Was aber überraschender ist (denn das geht über spirituelle Sympathien hinaus) ist ja, dass manche Freikirchler den Titel “Mutter Gottes” als Blasphemie (!) betrachten - ganz ähnlich dem Islam. Was möglicherweise eine teilweise philosophische Verwandschaft anzeigt: da der freikirchliche Protestantismus zwar die Inkarnation nicht leugnet, Gottes materielles Wirken in der Welt* (Sakramente, Sakramentalien) jedoch schon, gibt es sicher die Tendenz, “Gott” und “Jesus”, Zwinglis Nominalismus unbewusst folgend, auseinanderzudividieren (man beachte etwa die relativ seltene Verwendung der Bezeichnung “Christus” bzw. “Jesus Christus” im Vergleich zu “Jesus”).
Das heißt jetzt nicht, dass Freikirchler in Gefahr wären, Jesu Göttlichkeit zu leugnen, sondern dass der zugrundeliegende Nominalismus eben die Gefahr in sich birgt, das Wirken Gottes in der Welt, und damit auch die Inkarnation, nicht richtig zu verstehen. Ich denke ja, dass der Anteil der Nestorianer unter Freikirchlern sehr hoch ist….

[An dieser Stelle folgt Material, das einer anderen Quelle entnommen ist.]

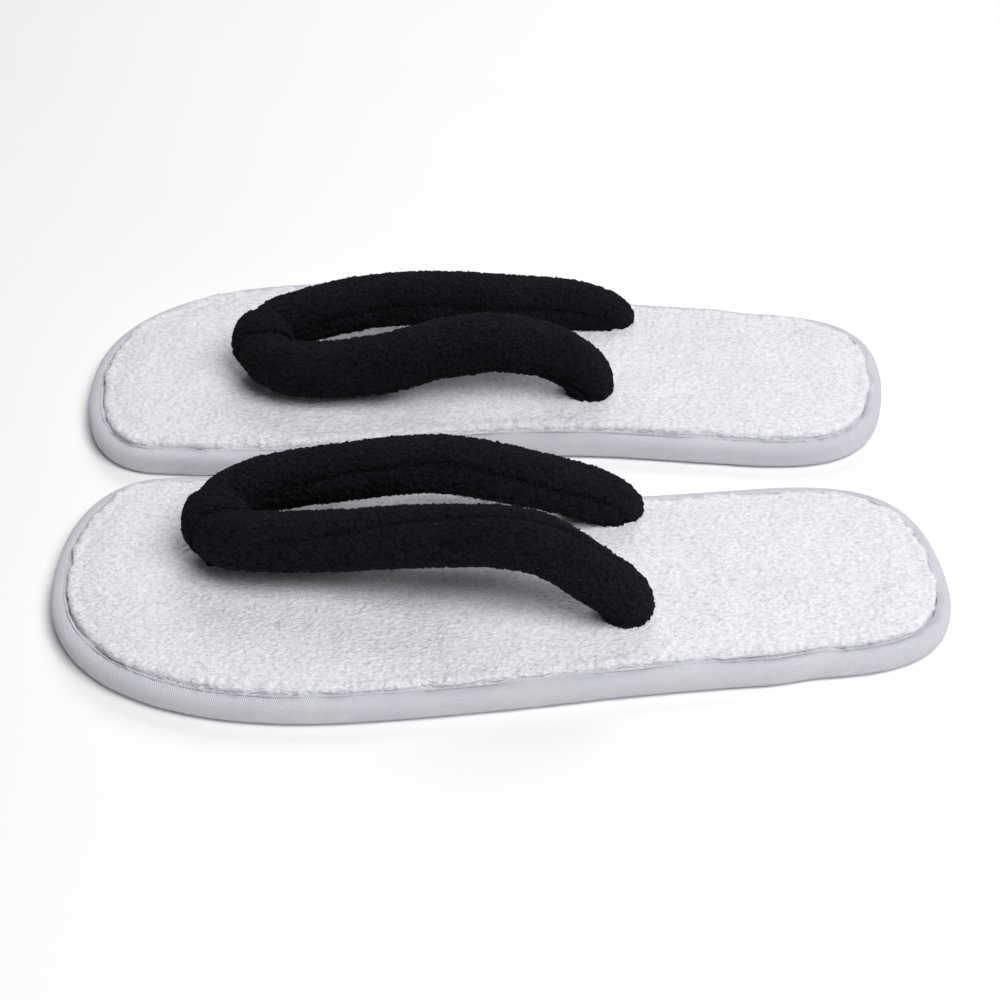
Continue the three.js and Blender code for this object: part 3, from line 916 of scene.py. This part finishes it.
def simulated_fill(tube, radius, seam):
    """How far the filling swells the strap between its seam and its ends, by station and angle."""
    rows = int(tube.length / TUBE_SIM_STEP)
    at = np.linspace(0, tube.length, rows)
    angle = np.linspace(0, 2 * math.pi, TUBE_SIM_SIDES, endpoint=False)
    s, a = np.repeat(at, TUBE_SIM_SIDES), np.tile(angle, rows)
    r = np.interp(s, tube.at, radius)
    turn = np.interp(s, tube.at, np.unwrap(seam))
    off = (a - turn + math.pi) % (2 * math.pi) - math.pi
    points = tube.point(s, a, r)
    faces = grid_faces(rows, TUBE_SIM_SIDES, closed_columns=True)
    if ((points - tube.sample(s, tube.line)) * vertex_normals(points, faces)).sum() < 0:
        faces = faces[:, ::-1]
    ring = np.arange(TUBE_SIM_SIDES)
    held = np.concatenate([np.flatnonzero(np.abs(off) < math.pi / TUBE_SIM_SIDES), ring,
                           (rows - 1) * TUBE_SIM_SIDES + ring])
    return inflated(points, faces, held, TUBE_SLACK, TUBE_PRESSURE, TUBE_CAP).reshape(rows, TUBE_SIM_SIDES)


def padded_strap(side, seed):
    """The strap: a stuffed terry tube with its seam pulled in, cut off level where it meets the insole."""
    step, sides = ((0.5, 124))
    tube = Tube(side, step)
    share = np.where(np.arange(len(tube.line)) < tube.tip, tube.at / tube.at[tube.tip],
                     (tube.length - tube.at) / (tube.length - tube.at[tube.tip]))
    first = np.arange(len(tube.line)) < tube.tip
    radius = np.where(first, np.interp(share, *zip(*RADII[side]["lateral"])),
                      np.interp(share, *zip(*RADII[side]["medial"])))
    turn = np.radians(np.where(first, np.interp(share, *zip(*SEAMS[side]["lateral"])),
                               np.interp(share, *zip(*SEAMS[side]["medial"]))))
    # The camera looks at the lateral side of the left slipper and the medial side of the right one.
    d = np.stack([np.zeros_like(turn), -SIDES[side] * np.cos(turn), np.sin(turn)], 1)
    seam = np.arctan2((tube.up * d).sum(1), (tube.front * d).sum(1))
    angle = np.linspace(0, 2 * math.pi, sides, endpoint=False)
    s = np.repeat(tube.at, sides)
    a = np.tile(angle, len(tube.line))
    r = np.repeat(radius, sides) - 0.4
    off = (a - np.repeat(seam, sides) + math.pi) % (2 * math.pi) - math.pi
    reach = off * r
    along = np.column_stack([tube.at, 0 * tube.at, 0 * tube.at])
    depth = np.repeat(0.75 + 0.45 * smooth_noise(along, 17, seed + 5), sides)
    groove = 0.9 * np.exp(-(reach / 1.3) ** 2) + 0.5 * np.exp(-(reach / 3.8) ** 2)
    fade = np.clip((SEAM_END - share) / 0.2, 0, 1)
    groove = groove * np.repeat(0.12 + 0.88 * fade * fade * (3 - 2 * fade), sides)
    base = tube.point(s, a, r)
    faces = grid_faces(len(tube.line), sides, closed_columns=True)
    lumps = layered_noise(base, 13, seed + 6)
    creases = layered_noise(np.column_stack([s / 3.0, a * 3.0, 0 * s]), 2.2, seed + 7)
    swell = 0.0
    table = simulated_fill(tube, radius, seam)
    row, column = s / tube.length * (len(table) - 1), a / (2 * math.pi) * TUBE_SIM_SIDES
    swell = from_table(table, row, column, wrap=True) - np.median(table)
    base = tube.point(s, a, r - depth * groove + 0.25 * lumps + 0.12 * creases + swell)
    normals = vertex_normals(base, faces)
    if ((base - tube.sample(s, tube.line)) * normals).sum() < 0:
        faces = faces[:, ::-1]
        normals = -normals
    warp = np.stack([smooth_noise(base, 2.3, seed + 8 + k) for k in range(3)], 1)
    pile = tufts(base + 0.4 * warp, 0.95, seed)
    fine = hashed(np.floor(base / 0.4), seed + 12) - 0.5
    points = base + normals * (1.0 * pile + 0.55 * fine)[:, None] + 0.2 * warp * pile[:, None]
    # Painted shade: the pile's colour is darkened along the seam, over the groove that the shape already has.
    shade = np.clip(pile - 0.45 * np.exp(-(reach / 1.1) ** 2) * np.repeat(fade, sides), 0, 1)
    last = (len(tube.line) - 1) * sides
    ends = [list(range(sides))[::-1], [last + k for k in range(sides)]]
    if (faces[0] != grid_faces(2, sides, closed_columns=True)[0]).any():
        ends = [end[::-1] for end in ends]
    piece = make_piece(side + "_strap", side, points, faces.tolist() + ends, TERRY, {"pile": shade})
    cut_level(piece, (INSOLE_TOP - 0.3) * MM)
    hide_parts(side + "_strap_sleeve")
    return tube


def cut_level(piece, height):
    """Cuts a closed mesh off below a height, and closes it there."""
    made = bmesh.new()
    made.from_mesh(piece.data)
    whole = made.verts[:] + made.edges[:] + made.faces[:]
    cut = bmesh.ops.bisect_plane(made, geom=whole, plane_co=(0, 0, height), plane_no=(0, 0, 1),
                                 clear_inner=True)
    rim = [e for e in cut["geom_cut"] if isinstance(e, bmesh.types.BMEdge) and e.is_boundary]
    bmesh.ops.edgenet_fill(made, edges=rim)
    bmesh.ops.recalc_face_normals(made, faces=made.faces[:])
    made.to_mesh(piece.data)
    made.free()
    piece.data.polygons.foreach_set("use_smooth", [True] * len(piece.data.polygons))
    piece.data.update()


def toe_band(side, tube, seed):
    """The toe loop: a folded terry band over the strap's bend, with both of its ends through the insole."""
    along, sides = ((210, 72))
    front, aside = STRAPS[side]["bend"]
    middle = tube.at[tube.tip]
    q = np.linspace(0, 1, along)
    # From the insole behind the bend, up through the crotch, over the top and down the front to the insole.
    angle = np.radians(np.interp(q, [0, 0.16, 0.3, 0.5, 0.7, 0.84, 1], [252, 205, 160, 95, 30, -25, -72]))
    leave = np.interp(q, [0, 0.14, 0.24, 0.8, 0.9, 1], [1, 0.6, 0, 0, 0.6, 1])
    leave = leave * leave * (3 - 2 * leave)
    half = np.clip(5.6 / (1 + 9.3 / BEND_ROUNDING * np.cos(angle)), 4.0, 5.8)
    half = half + (5.4 - half) * leave
    section = np.linspace(0, 2 * math.pi, sides, endpoint=False)
    w = np.sign(np.cos(section)) * np.abs(np.cos(section)) ** 0.75
    h = np.sign(np.sin(section)) * np.abs(np.sin(section)) ** 0.8
    s = middle + np.outer(half, w).ravel()
    a = np.repeat(angle, sides)
    thick = 1.25 + 1.1 * leave + 0.2 * smooth_noise(np.column_stack([q * 30, q * 0, q * 0]), 6, seed)
    r = 9.5 + np.outer(thick, h).ravel()
    hugging = tube.point(s, a, r)
    # The ends drop to the stem, one behind the other.
    stem_x = np.interp(q, [0, 0.5, 1], [front + 2.1, front, front - 2.8])
    stem_z = np.interp(q, [0, 0.2, 0.8, 1], [9.5, 16, 16, 9.5])
    stem = np.stack([(stem_x[:, None] + np.outer(np.where(q < 0.5, 1, -1) * thick, h)).ravel(),
                     (aside + np.outer(half, w)).ravel(), np.repeat(stem_z, sides)], 1)
    mix = np.repeat(leave, sides)[:, None]
    base = hugging * (1 - mix) + stem * mix
    faces = grid_faces(along, sides, closed_columns=True)
    normals = vertex_normals(base, faces)
    centre = base.reshape(along, sides, 3).mean(1).repeat(sides, 0)
    if ((base - centre) * normals).sum() < 0:
        faces = faces[:, ::-1]
        normals = -normals
    warp = np.stack([smooth_noise(base, 2.3, seed + 8 + k) for k in range(3)], 1)
    pile = tufts(base + 0.4 * warp, 0.95, seed + 2)
    fine = hashed(np.floor(base / 0.4), seed + 12) - 0.5
    points = base + normals * (0.95 * pile + 0.55 * fine)[:, None]
    last = (along - 1) * sides
    ends = [list(range(sides))[::-1], [last + k for k in range(sides)]]
    piece = make_piece(side + "_toe_band", side, points, faces.tolist() + ends, TERRY, {"pile": pile})
    cut_level(piece, (INSOLE_TOP - 1.2) * MM)
    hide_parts(side + "_toe_loop")
    return piece


for number, name in enumerate(SIDES):
    fleece_pad(name, 100 + 50 * number)
    edge_tape(name, 200 + 50 * number)
    edge_stitches(name)
    grip_sole(name)
    strap_tube = padded_strap(name, 300 + 50 * number)
    toe_band(name, strap_tube, 400 + 50 * number)
    for node, finish in (("insole_board", BOARD), ("midsole_foam", MIDSOLE), ("strap_core", CORE),
                         ("lateral_bartack", BLACK_THREAD), ("medial_bartack", BLACK_THREAD),
                         ("toe_bartack", BLACK_THREAD)):
        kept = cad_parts[name + "_" + node]
        kept.data.materials.clear()
        kept.data.materials.append(finish)


# ---------------------------------------------------------------- studio

def area_light(name, place_at, aim, size, power, tint=(1, 1, 1)):
    light = bpy.data.lights.new(name, "AREA")
    light.shape = "RECTANGLE"
    light.size, light.size_y = size
    light.energy = power
    light.color = tint
    lamp = bpy.data.objects.new(name, light)
    lamp.location = place_at
    lamp.rotation_euler = (Vector(aim) - Vector(place_at)).to_track_quat("-Z", "Y").to_euler()
    bpy.context.scene.collection.objects.link(lamp)


# Half the floor's width, in metres, and the pale tone that the floor and the horizon share.
FLOOR_REACH = 4.0
PALE = (0.86, 0.86, 0.87)


def studio():
    floor_material, nodes, links, shader = node_material("studio_floor")
    grain = noise(nodes, links, stretched(nodes, links, (8, 8, 8)), 1, 2)
    links.new(ramp(nodes, links, grain, (0.93, 0.93, 0.93), (0.96, 0.96, 0.96)), shader.inputs["Base Color"])
    shader.inputs["Roughness"].default_value = 0.9
    # The floor stays pale far from the lamps, where it hardly lights the slippers.
    from_middle = nodes.new("ShaderNodeVectorMath")
    from_middle.operation = "LENGTH"
    links.new(nodes.new("ShaderNodeTexCoord").outputs["Object"], from_middle.inputs[0])
    share = maths(nodes, links, "MULTIPLY", from_middle.outputs["Value"], 1 / FLOOR_REACH)
    glow = ramp(nodes, links, share, (0, 0, 0), PALE, 0.17, 0.5)
    links.new(glow, shader.inputs["Emission Color"])
    shader.inputs["Emission Strength"].default_value = 1.0
    mesh = bpy.data.meshes.new("floor")
    r = FLOOR_REACH
    mesh.from_pydata([(-r, -r, 0), (r, -r, 0), (r, r, 0), (-r, r, 0)], [], [(0, 1, 2, 3)])
    mesh.materials.append(floor_material)
    floor = bpy.data.objects.new("floor", mesh)
    bpy.context.scene.collection.objects.link(floor)
    world = bpy.data.worlds.new("studio")
    world.use_nodes = True
    nodes, links = world.node_tree.nodes, world.node_tree.links
    split = nodes.new("ShaderNodeSeparateXYZ")
    links.new(nodes.new("ShaderNodeTexCoord").outputs["Generated"], split.inputs[0])
    horizon = ramp(nodes, links, split.outputs[2], PALE, (0.077, 0.076, 0.08), 0.01, 0.3)
    links.new(horizon, nodes["Background"].inputs["Color"])
    bpy.context.scene.world = world
    area_light("key_softbox", (0.495, -0.495, 1.212), (0, 0, 0), (0.8, 0.8), 18.5)
    area_light("back_fill", (0, 0.99, 0.99), (0, 0, 0), (0.8, 0.8), 7.5)
    bpy.context.scene.view_settings.view_transform = "Standard"


# The camera that the photo was taken with, from a fit of the sole outlines: lens over picture width, and
# the sensor's width in millimetres.
LENS_PER_WIDTH = 1.772
SENSOR = 36


def photo_camera():
    data = bpy.data.cameras.new("camera")
    data.sensor_width = SENSOR
    data.lens = LENS_PER_WIDTH * SENSOR
    data.clip_start = 0.01
    camera = bpy.data.objects.new("camera", data)
    yaw, pitch, roll = 0.774, 42.10, -0.423
    turn = (Matrix.Rotation(math.radians(yaw), 4, "Z") @ Matrix.Rotation(math.radians(90 - pitch), 4, "X")
            @ Matrix.Rotation(math.radians(roll), 4, "Z"))
    camera.matrix_world = Matrix.Translation((0.0086, -0.4558, 0.4054)) @ turn
    bpy.context.scene.collection.objects.link(camera)
    bpy.context.scene.camera = camera


studio()
photo_camera()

*Mark Shea weist darauf hin, wie witzig es doch ist, dass laut Freikirchlern Gott zwar nicht materiell in der Welt wirken kann, dafür aber jeder gezeichnete Trudenfuß und jedes “ouija board” als Einfallstor der Dämonen angesehen wird. Warum können Dämonen, was Gott nicht kann?
Andreas meint:
7. January 2007Die Webseite von Andreas
Wie kommst Du darauf, dass Freikirchler Gottes materielle Wirken in der Welt leugnen (ich bin übrigens keiner)? Ich kenne viele Katholiken, die nicht an Wunder glauben aber keinen einzigen Freikirchler.
Kritisch wird es für Freikirchler erst, wenn diese Wunder mit irgendwas Materiellem in Verbindung stehen, seien es Reliquien, best. Orte etc., also nicht aus “reinem” Gebet oder “reinem” Glauben kommen. Dann sehen sie die Gefahr Gott die Ehre zu nehmen…
Gottesgebärerin gefällt mir wesentlich besser als Mutter Gottes.